Oleg Marshev has now been very extensively recorded by Danacord. His recordings of Prokofiev’s solo keyboard works (a five CD set) were widely praised. His recordings of the same composer’s five piano concertos, of the solo piano works of Rachmaninov – and of much else, have also found plenty of admirers. I recently took a good deal of pleasure in his recital of early works by Brahms (see review). This CD devoted to late Schubert comes, however, as a mild disappointment.
 
The major work is Schubert’s last sonata, D960 in B flat. It is one of the great works of the solo keyboard repertoire. Schubert completed it on 26 September 1828, less than two months before his death. He played it at a private party the following day. That performance must have been an almost unbearably poignant affair – for it is surely not only with the advantage of hindsight that the lyricism of this music seems never to allow the listener completely to forget the shadow of mortality. Two great – but very different – pianists have both put things exceedingly well: “this is a work written in the proximity of death ... one feels it from the very first theme ... the breaking off, and the silence after a long, mysterious trill in the bass” (Claudio Arrau); “The end of the second movement of the B flat sonata is the end of everything, and the third movement is an event beyond the grave.

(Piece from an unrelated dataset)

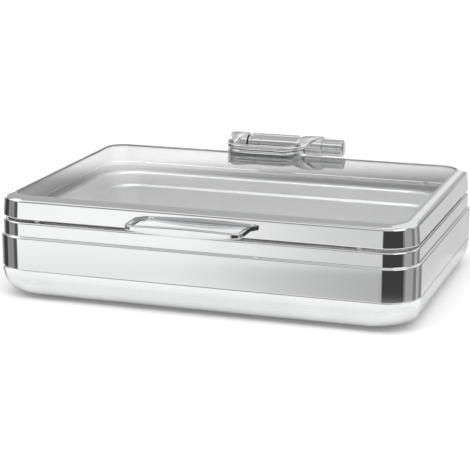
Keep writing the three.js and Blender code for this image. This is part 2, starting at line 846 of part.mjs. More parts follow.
// Arm from a side bar of the loop up and over a knuckle; the spread shares set its width
function armSweep(barX, knuckleMiddleX, spreadShares) {
  const crestHalf = 0.5 * armThickness;
  const barHalf = 0.5 * (loopThickness - contactGap);
  const crestZ = axisZ + barrelRadius + 2 * contactGap + crestHalf;
  const barZ = loopZ + 0.5 * loopThickness;
  const startY = loopRearY - 0.85 * loopBar;
  const runY = axisY - startY;
  const rail = armYShares.map((share, i) => new THREE.Vector3(
    THREE.MathUtils.lerp(barX, knuckleMiddleX, armSideShares[i]),
    startY + runY * share,
    THREE.MathUtils.lerp(barZ, crestZ, armZShares[i]),
  ));
  const rings = rail.map((centre, i) => {
    const before = rail[Math.max(i - 1, 0)];
    const after = rail[Math.min(i + 1, rail.length - 1)];
    const alongY = after.y - before.y;
    const alongZ = after.z - before.z;
    const half = THREE.MathUtils.lerp(barHalf, crestHalf, Math.min(armYShares[i], 1));
    const scale = half / Math.hypot(alongY, alongZ);
    const up = new THREE.Vector3(0, -alongZ * scale, alongY * scale);
    const halfWidth = 0.5 * THREE.MathUtils.lerp(loopBar, knuckleLength, spreadShares[i]);
    const edge = halfWidth - loopBevel;
    const lower = 1 - loopBevel / half;
    const corners = [
      [-edge, -1], [edge, -1], [halfWidth, -lower], [halfWidth, lower],
      [edge, 1], [-edge, 1], [-halfWidth, lower], [-halfWidth, -lower],
    ];
    return corners.map(([x, height]) => centre.clone()
      .addScaledVector(up, height)
      .add(new THREE.Vector3(x, 0, 0)));
  });
  return skinRings(rings.reverse(), false);
}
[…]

It’s not death with glory, as in Beethoven’s Opus 111: it’s death without fear.” (Mitsuko Uchida).
 
Marshev is, of course, a highly proficient pianist – which isn’t meant to sound like damning with faint praise. Indeed, he’s a very fine pianist. But he doesn’t, I think, really penetrate to the core of this remarkable sonata. The first movement lacks the sheer anguish that the very best performances have; the andante sostenuto hasn’t the inwardness, the absolute contemplative stillness and ethereal quality that one has heard from, say Uchida. Marshev doesn’t fall far short at any point, but the competition is fierce. Schnabel, Richter, Kempff, Kovacevich, Lupu, Uchida – all can be heard in performances of more profound poetry than Marshev is able to create or sustain. More positively, it should be said that Marshev’s performance is pleasingly free of the kind of excessively over-interventionist readings to which this sonata has sometimes been subjected.
 
The three Klavierstücke, written just a few months earlier, are well-performed. Marshev’s qualities are more readily apparent here, the rhythmic patterns well-shaped, moods and pictures evoked with pleasing directness.
 
In an essay on book reviewing, Victoria Glendinning once observed that “many books published ... are neither so bad as to demand anger nor so good as to require fanfares”. The same goes for CDs – and this is one of them. It would be absurd to call it bad; the worst that one might say is that it makes one reach for adjectives like efficient and competent, rather than profound or intense. So, no fanfares either.